¼ teaspoon ground Mexican cinnamon or canela 

  1. Preheat the oven to 350F. Place the raisins and mescal in a small saucepan and simmer until the raisins swell.
  2. Spread the bread cubes on a baking sheet and bake them in the oven while heating to temperature.
  3. Place the chocolate, coffee and salt in a double boiler over medium heat. Reduce the heat to low and cook until the chocolate is melted.  Whisk until smooth and cool. 
  4. Place the eggs, cream, sour cream, sugar, vanilla and cinnamon in a medium bowl and whisk until well blended. While  stirring the egg mixture continuously—pour in the melted chocolate, stirring until well blended.
  5. Add the raisins with the mescal and toasted bread cubes to the bowl and stir until well blended. If time allows, let it set until the bread has completely soaked up the chocolate mixture.  Or, you can make them  up to this point a day ahead and refrigerate.
  6. Divide the mixture into 12 well buttered ramekins, allowing about 1/3 inch margin at the top. Using a large 12 by 14 by  2 inch deep baking pay, place a towel in the bottom, then place the ramekins in the pan, trying to keep them from touching each other.  Place in the oven, then add ½ inch hot water and bake until set of 50 or 60 minutes.
  7. Cool the ramekins and unmold after about 15 minutes and serve with the fruit sauce and whipped cream dusted with powdered cinnamon.
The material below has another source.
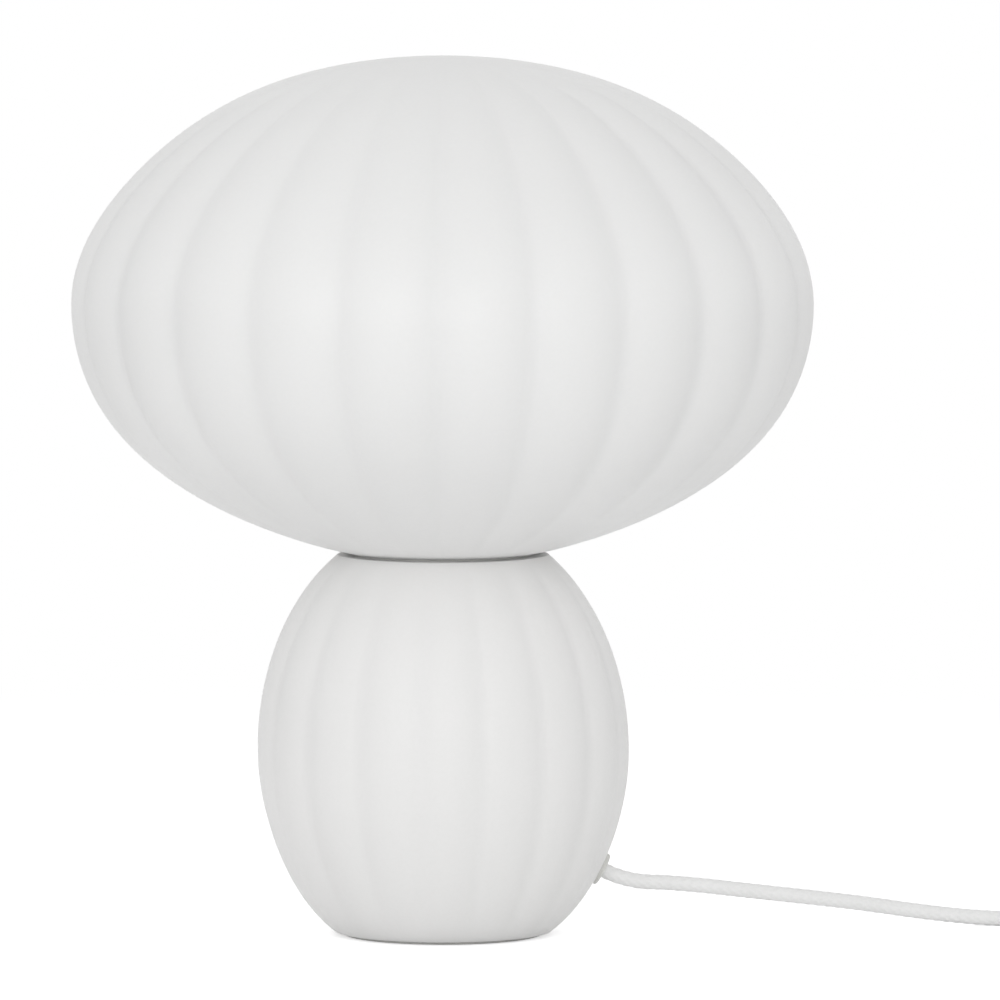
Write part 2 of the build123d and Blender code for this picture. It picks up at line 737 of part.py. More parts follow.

Salsa de Tuna (cactus fruit)

 1 ¾ cup red tuna puree from the prickly pear cactus (or substitute mango, raspberry or strawberry  fruit

8 ounces tangerine or orange juice

2 Tablespoons sugar

1 – 2 Tablespoon Cointreau or Triple Sec 

1/ In a medium-sized heavy saucepan, over medium heat, reduce the juice and sugar until syrupy.  Set aside to cool, then add the puree and the liquor.  Taste to adjust flavor. 

Whipped Cream Topping 

1 cup whipping cream

½ teaspoon Mexican vanilla

1, 2 ounce bar Mexican chocolate 

1.  Whip the cream, adding the vanilla.

Assembly:Spoon the Salsa on each serving plate, placing the Boudin the middle of the Salsa.  Top with the whipped cream, then dust with finely grated Mexican chocolate.  Garnish the plate with a small flower and serve.